ウエストサイズ物語
お正月を迎えて、テレビを見ながら食べてばかりでますます体重が気になる方もいるかと思います。
■内臓脂肪の蓄積は病気の原因に・・・・・
隣の家に行くにも車に乗りたがる人がいますが、それほど人は歩かなくなっています。さらに、飽食の時代の影響で消費カロリーよりも摂取カロリーがはるかに多い人もたくさんいます。その結果ウエストは他人に知られたくない数値になり、内臓に脂肪貯金をたくさん貯め込んでいる人も居るでしょう。“肥満”とくに内臓脂肪の蓄積は糖代謝異常、高脂血、高血圧など動脈硬化を来す病気の原因となりますので油断できません。
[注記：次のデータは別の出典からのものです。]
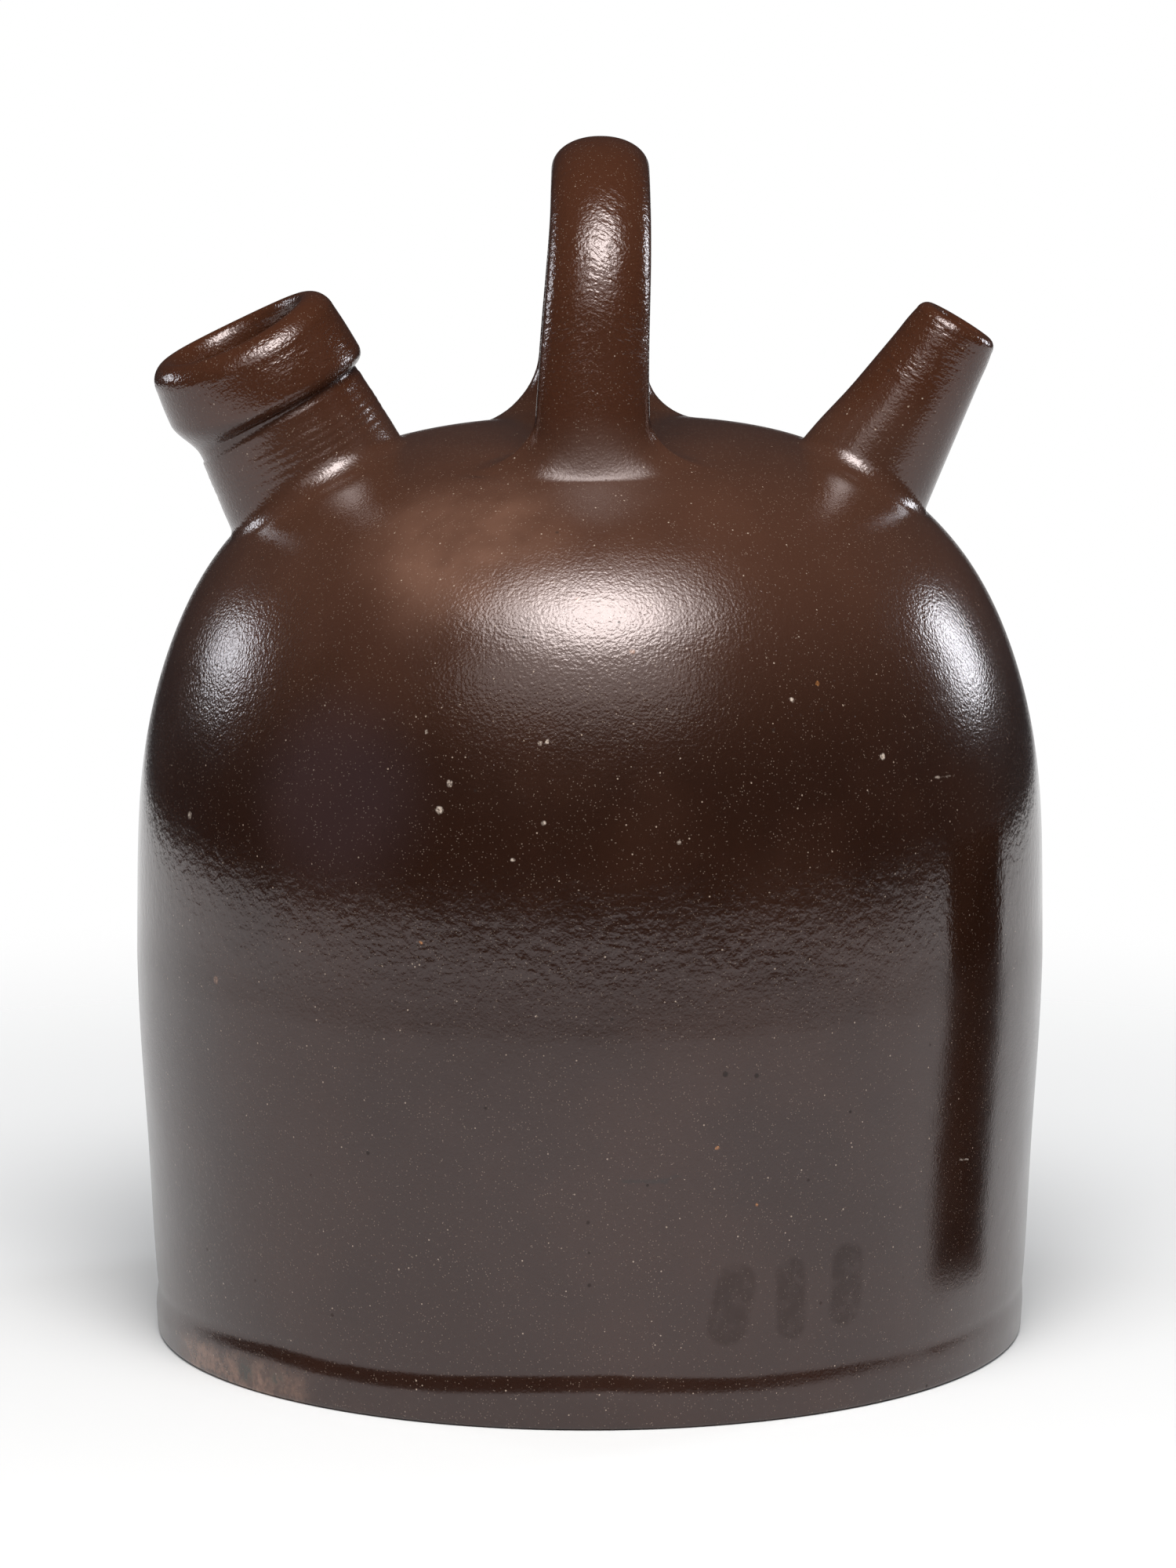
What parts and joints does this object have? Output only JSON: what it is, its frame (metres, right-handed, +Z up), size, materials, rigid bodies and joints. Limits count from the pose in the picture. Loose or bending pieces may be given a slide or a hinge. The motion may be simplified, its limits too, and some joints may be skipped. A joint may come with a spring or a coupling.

そこで消費と摂取の収支バランスをとる工夫と努力が必要になってきます。運動は消費量を多くする手段ですが食事療法と平行して実施すべきもので、運動に励めばたくさん食べてもよいというわけではありません。
■運動療法の注意
従来の運動療法は1回20−30分程度の持続した有酸素運動(ウォーキング、ジョギング、サイクリング、スイミングなど)をできれば毎日、少なくとも週3−5回ほど、その人に最も適切な運動強度を算出して行うというものです。この20−30分持続する意味は、運動のしはじめは主に糖質をエネルギーとして利用し、時間が経過するにしたがってしだいに脂肪を利用するように変わっていくという説を根拠にしたものです。しかし30分程度の運動では脂肪の消費は期待するほど大きくはならず、むしろ持続運動を強調するあまり、連続運動をする時間がとれない場合には、運動しても意味がないと判断して運動を断念してしまい、結局1日の総運動量が減ってしまうことになります。
■身体活動は工夫できる
1995年アメリカスポーツ医学会とアメリカ疾病対策協会は健康のための身体活動の勧告を発表しました。翌1996年NIHもこの勧告に沿ったかたちの虚血性心疾患予防のための指針を発表しました。従来の運動療法を補うものとの位置づけになっています。この新しい指針は、中等度の身体活動を1日合計30分以上(8−10分のこまぎれでよい)ほぼ毎日行うというもので、運動はいわゆるスポーツではなく家事労働なども含めたものを身体活動と定義しています。時間は従来より長めが望ましいとされています。
この新しい指針なら仕事をしている多忙な人でも実行可能と思われます。休日は子供たちとプールに行ったり、ジョギングをしたりして従来の有酸素運動を実行し、平日は少し遠くまで昼食を食べに行ったり、コピーは自分でとりに行ったり、トイレは別の階のを利用したり、帰りはバス停をひとつかふたつ歩くことにするなど、こまめに身体を動かすチャンスはいくらでも身のまわりにころがっているはずです。
■食事バランスが大切
しかしこの運動だけではなかなか内臓脂肪は減ってくれません。食事療法の併用がどうしても不可欠なのです。太っている人に食生活について聞いてみると、必ずたいして食べていないと答えます。少ない食事で我慢しているのに体重が減らないと、食事療法に挫折してしまう心配があります。最近の知見では三大栄養素すなわち糖質、脂肪、蛋白質のうち、脂肪の割合が多い食事をしていることが肥満解消の妨げになっているようです。糖質と蛋白質は摂取量と消費量はおおむねバランスがとられていますが、脂肪は過剰にとっても消費はふえません。脂肪の消費は摂取量ではなくその人の体脂肪量によって決まるのです。
従って脂肪量の多い食事をしていると、体脂肪は増えて行きます。逆に脂肪割合の少ない食事をしても体脂肪量は変わっていないために、すぐには減量にむすびつきません。しばらくの間、運動のほかに脂肪の少ない食事を続けていると体脂肪が少し減ります。このように体脂肪は右下がりではなく階段状に減少していきます。減少のタイミングは個人差があります。
最近EBM(Evidence
Based Medicine)
がいわれています。科学的根拠に基づいた医療という意味です。たかが減量でも生理学、栄養学その他もろもろの科学的な理屈を理解したうえで実行すれば、成功率も高いと思われます。これらをきっかけに挑戦すれば、立派なオナカも既製服が入らないウエストサイズも理想的なシルエットになること間違いありません。